Second, the regulation that I think has the biggest chance of keeping us existentially safe will need to be implemented with or without aligned AGI. With aligned AGI (barring a pivotal act), there will be an abundance of unsafe actors who could run the AGI without safety measures (also by mistake). Therefore, the labs themselves propose regulation to keep almost everyone but themselves from building such AGI. The regulation required to do that is almost exactly the same.
Third, I’m really not as negative as you are about what it would take to implement such regulation. I think we’ll keep our democracies, our freedom of expression, our planet, everyone we love, and we’ll be able to go anywhere we like. Some industries and researchers will not be able to do some things they would have liked to do because of regulation. But that’s not at all uncommon. And of course, we won’t have AGI as long as it isn’t safe. But I think that’s a good thing.

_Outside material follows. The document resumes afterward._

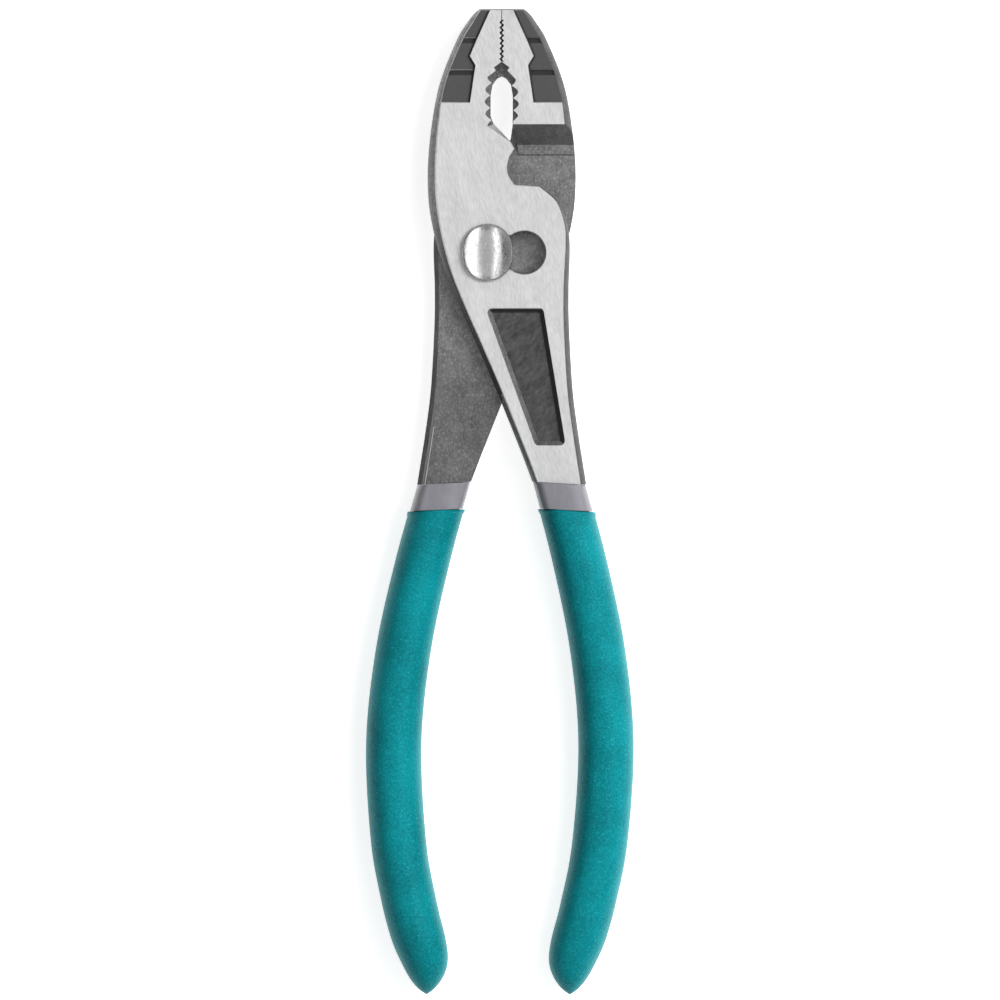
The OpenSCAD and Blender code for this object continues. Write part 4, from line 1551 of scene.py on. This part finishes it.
def studio_world():
    """The studio around the pliers: dark above, and paler to the right than to the left."""
    world = bpy.data.worlds.new("Studio")
    bpy.context.scene.world = world
    world.use_nodes = True
    nodes = Nodes(world.node_tree)
    parts = nodes.add("ShaderNodeSeparateXYZ")
    nodes.join(nodes.add("ShaderNodeTexCoord").outputs["Generated"], parts.inputs[0])
    across = nodes.spread(parts.outputs["X"], *ACROSS_RANGE)
    side = nodes.blend(across, grey(LEFT_GREY), grey(RIGHT_GREY))
    up = nodes.spread(parts.outputs["Z"], *UP_RANGE)
    tone = nodes.blend(up, side, grey(ABOVE_GREY))
    nodes.join(tone, world.node_tree.nodes["Background"].inputs["Color"])


def camera(settings):
    """A long lens straight above, square to the pliers."""
    data = bpy.data.cameras.new("camera")
    data.lens = data.sensor_width * settings.view_distance / settings.view_width
    data.clip_end = 4 * settings.view_distance
    holder = bpy.data.objects.new("camera", data)
    holder.location = Vector(settings.view_centre) + Vector((0, 0, settings.view_distance))
    bpy.context.scene.collection.objects.link(holder)
    bpy.context.scene.camera = holder


class PliersOperator(Operator):
    """What the makers of the pieces share."""

    bl_options = {"REGISTER", "UNDO"}


class MakeFrontLever(PliersOperator):
    """Makes the front forging: left jaw, slot, sunk panel and right handle."""

    bl_idname = "pliers.make_front_lever"
    bl_label = "Front lever"

    def execute(self, context):
        make_front_lever()
        return {"FINISHED"}


class MakeRearLever(PliersOperator):
    """Makes the rear forging: right jaw, bore, nut recess and left handle."""

    bl_idname = "pliers.make_rear_lever"
    bl_label = "Rear lever"

    def execute(self, context):
        make_rear_lever()
        return {"FINISHED"}


class MakeBolt(PliersOperator):
    """Makes the pivot bolt with its oval domed head."""

    bl_idname = "pliers.make_bolt"
    bl_label = "Bolt"

    def execute(self, context):
        make_bolt()
        return {"FINISHED"}


class MakeNut(PliersOperator):
    """Makes the nut on the back."""

    bl_idname = "pliers.make_nut"
    bl_label = "Nut"

    def execute(self, context):
        make_nut()
        return {"FINISHED"}


class MakeLiners(PliersOperator):
    """Makes the grey first coat of both handles."""

    bl_idname = "pliers.make_liners"
    bl_label = "Liners"

    def execute(self, context):
        make_liner("front_handle_liner_coat", -1, "front", "front_grip_liner")
        make_liner("rear_handle_liner_coat", 1, "rear", "rear_grip_liner")
        return {"FINISHED"}


class MakeGrips(PliersOperator):
    """Makes the coloured second coat of both handles."""

    bl_idname = "pliers.make_grips"
    bl_label = "Grips"

    def execute(self, context):
        make_grip("front_handle_grip_coat", -1, "front", "front_grip")
        make_grip("rear_handle_grip_coat", 1, "rear", "rear_grip")
        return {"FINISHED"}


class MakeStage(PliersOperator):
    """Makes the floor, the lights, the world and the camera."""

    bl_idname = "pliers.make_stage"
    bl_label = "Stage"

    def execute(self, context):
        settings = context.scene.pliers_stage
        centre = Vector(settings.view_centre)
        camera(settings)
        white_floor(settings.floor_size)
        studio_world()
        for name, place, size, power, lit, mirrored in LAMPS:
            softbox(name, centre + Vector(place), centre, size, power, lit, mirrored)
        context.scene.view_settings.view_transform = "Standard"
        return {"FINISHED"}


class PliersPanel(Panel):
    """Lists the makers and their settings."""

    bl_idname = "VIEW3D_PT_pliers"
    bl_label = "Pliers"
    bl_space_type = "VIEW_3D"
    bl_region_type = "UI"
    bl_category = "Pliers"

    def draw(self, context):
        for maker in MAKERS:
            self.layout.operator(maker.bl_idname, text=maker.bl_label)
        for title, holder in GROUPS:
            box = self.layout.box()
            box.label(text=holder.__doc__)
            settings = getattr(context.scene, title)
            for name in holder.__annotations__:
                box.prop(settings, name)


GROUPS = (
    ("pliers_levers", LeverSizes), ("pliers_joint", JointSizes), ("pliers_handles", HandleSizes),
    ("pliers_finishes", Finishes), ("pliers_stage", StageSettings),
)
MAKERS = (MakeStage, MakeFrontLever, MakeRearLever, MakeBolt, MakeNut, MakeLiners, MakeGrips)


def register():
    """Registers the settings, the makers and the panel."""
    for title, holder in GROUPS:
        bpy.utils.register_class(holder)
        setattr(bpy.types.Scene, title, PointerProperty(type=holder))
    for maker in MAKERS:
        bpy.utils.register_class(maker)
    bpy.utils.register_class(PliersPanel)


def unregister():
    """Takes back what register did."""
    bpy.utils.unregister_class(PliersPanel)
    for maker in reversed(MAKERS):
        bpy.utils.unregister_class(maker)
    for title, holder in reversed(GROUPS):
        delattr(bpy.types.Scene, title)
        bpy.utils.unregister_class(holder)


def main():
    """Makes the whole scene."""
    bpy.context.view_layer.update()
    register()
    for maker in MAKERS:
        group_name, operation = maker.bl_idname.split(".")
        getattr(getattr(bpy.ops, group_name), operation)()


if __name__ == "__main__":
    main()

As co-author of one of the mentioned pieces, I’d say it’s really great to see the AGI xrisk message mainstreaming. It doesn’t nearly go fast enough, though. Some (Hawking, Bostrom, Musk) have already spoken out about the topic for close to a decade. So far, that hasn’t been enough to change common understanding. Those, such as myself, who hope that some form of coordination could save us, should give all they have to make this go faster. Additionally, those who think regulation could work should work on robust regulation proposals which are currently lacking. And those who can should work on international coordination, which is currently also lacking.
A lot of work to be done. But the good news is that the window of opportunity is opening, and a lot of people could work on this which currently aren’t. This could be a path to victory.